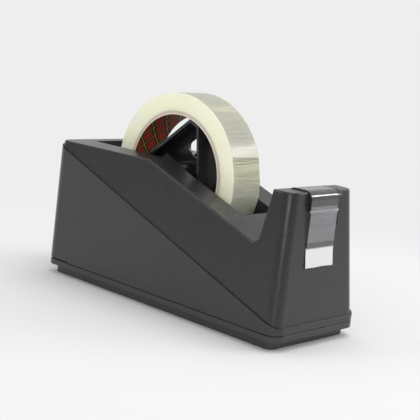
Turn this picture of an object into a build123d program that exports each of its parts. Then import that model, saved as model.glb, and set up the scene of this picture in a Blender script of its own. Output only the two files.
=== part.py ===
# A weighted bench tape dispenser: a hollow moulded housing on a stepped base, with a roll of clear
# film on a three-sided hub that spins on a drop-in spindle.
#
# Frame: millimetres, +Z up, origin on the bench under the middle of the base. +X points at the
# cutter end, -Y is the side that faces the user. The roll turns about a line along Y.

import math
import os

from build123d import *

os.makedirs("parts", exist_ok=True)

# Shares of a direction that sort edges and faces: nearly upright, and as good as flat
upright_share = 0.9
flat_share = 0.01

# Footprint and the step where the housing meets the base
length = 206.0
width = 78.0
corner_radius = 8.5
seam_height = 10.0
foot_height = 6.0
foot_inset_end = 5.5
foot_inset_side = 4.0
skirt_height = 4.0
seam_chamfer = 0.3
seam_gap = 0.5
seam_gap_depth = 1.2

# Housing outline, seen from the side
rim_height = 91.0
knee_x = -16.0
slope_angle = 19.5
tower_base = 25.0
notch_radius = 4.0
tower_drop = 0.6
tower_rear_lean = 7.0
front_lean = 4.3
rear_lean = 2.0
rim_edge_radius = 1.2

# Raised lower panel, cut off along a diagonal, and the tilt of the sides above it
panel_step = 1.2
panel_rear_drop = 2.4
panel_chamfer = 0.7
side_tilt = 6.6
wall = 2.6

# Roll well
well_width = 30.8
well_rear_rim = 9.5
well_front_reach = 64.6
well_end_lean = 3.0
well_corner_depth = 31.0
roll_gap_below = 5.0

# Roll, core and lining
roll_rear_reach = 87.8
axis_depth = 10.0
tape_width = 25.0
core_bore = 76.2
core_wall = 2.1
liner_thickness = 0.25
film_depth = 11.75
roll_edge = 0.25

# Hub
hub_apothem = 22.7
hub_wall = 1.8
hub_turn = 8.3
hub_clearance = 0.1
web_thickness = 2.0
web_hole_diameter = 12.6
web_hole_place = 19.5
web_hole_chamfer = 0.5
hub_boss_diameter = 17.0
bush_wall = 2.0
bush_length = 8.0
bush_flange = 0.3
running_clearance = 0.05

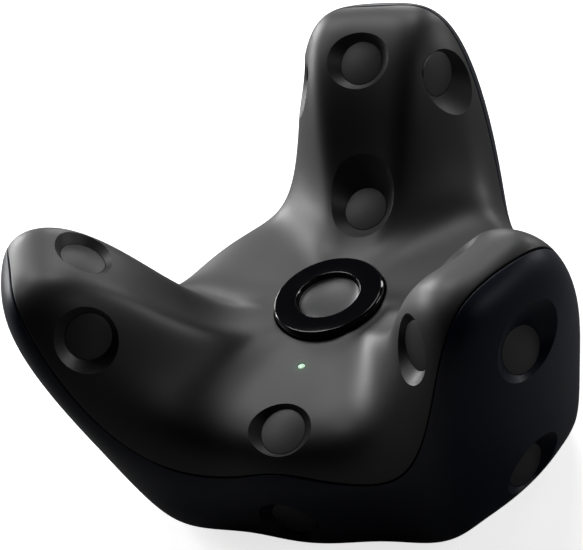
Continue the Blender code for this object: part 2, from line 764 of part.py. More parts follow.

EXERCISE OBJECTIVE - Copy out the material word for word and line for line.

ANSWER -
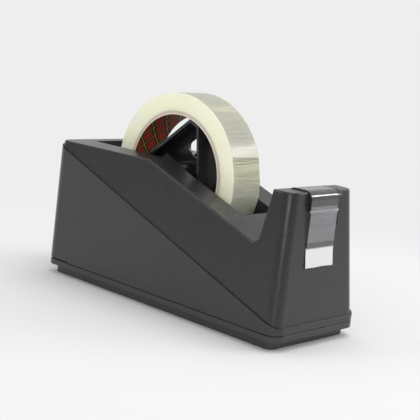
Turn this picture of an object into a build123d program that exports each of its parts. Then import that model, saved as model.glb, and set up the scene of this picture in a Blender script of its own. Output only the two files.
=== part.py ===
# A weighted bench tape dispenser: a hollow moulded housing on a stepped base, with a roll of clear
# film on a three-sided hub that spins on a drop-in spindle.
#
# Frame: millimetres, +Z up, origin on the bench under the middle of the base. +X points at the
# cutter end, -Y is the side that faces the user. The roll turns about a line along Y.

import math
import os

from build123d import *

os.makedirs("parts", exist_ok=True)

# Shares of a direction that sort edges and faces: nearly upright, and as good as flat
upright_share = 0.9
flat_share = 0.01

# Footprint and the step where the housing meets the base
length = 206.0
width = 78.0
corner_radius = 8.5
seam_height = 10.0
foot_height = 6.0
foot_inset_end = 5.5
foot_inset_side = 4.0
skirt_height = 4.0
seam_chamfer = 0.3
seam_gap = 0.5
seam_gap_depth = 1.2

# Housing outline, seen from the side
rim_height = 91.0
knee_x = -16.0
slope_angle = 19.5
tower_base = 25.0
notch_radius = 4.0
tower_drop = 0.6
tower_rear_lean = 7.0
front_lean = 4.3
rear_lean = 2.0
rim_edge_radius = 1.2

# Raised lower panel, cut off along a diagonal, and the tilt of the sides above it
panel_step = 1.2
panel_rear_drop = 2.4
panel_chamfer = 0.7
side_tilt = 6.6
wall = 2.6

# Roll well
well_width = 30.8
well_rear_rim = 9.5
well_front_reach = 64.6
well_end_lean = 3.0
well_corner_depth = 31.0
roll_gap_below = 5.0

# Roll, core and lining
roll_rear_reach = 87.8
axis_depth = 10.0
tape_width = 25.0
core_bore = 76.2
core_wall = 2.1
liner_thickness = 0.25
film_depth = 11.75
roll_edge = 0.25

# Hub
hub_apothem = 22.7
hub_wall = 1.8
hub_turn = 8.3
hub_clearance = 0.1
web_thickness = 2.0
web_hole_diameter = 12.6
web_hole_place = 19.5
web_hole_chamfer = 0.5
hub_boss_diameter = 17.0
bush_wall = 2.0
bush_length = 8.0
bush_flange = 0.3
running_clearance = 0.05

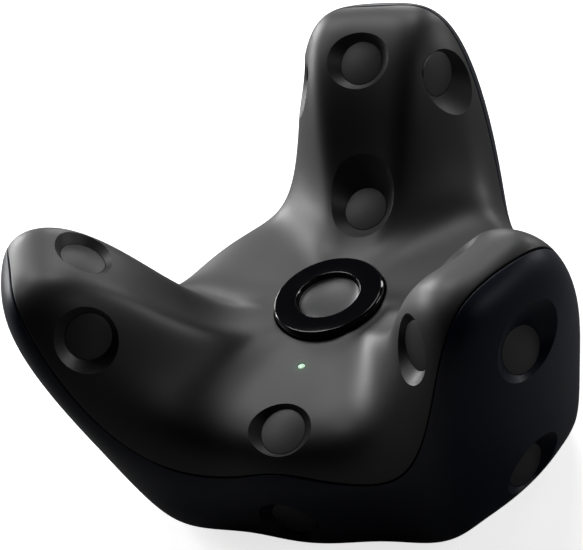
Continue the Blender code for this object: part 2, from line 764 of part.py. More parts follow.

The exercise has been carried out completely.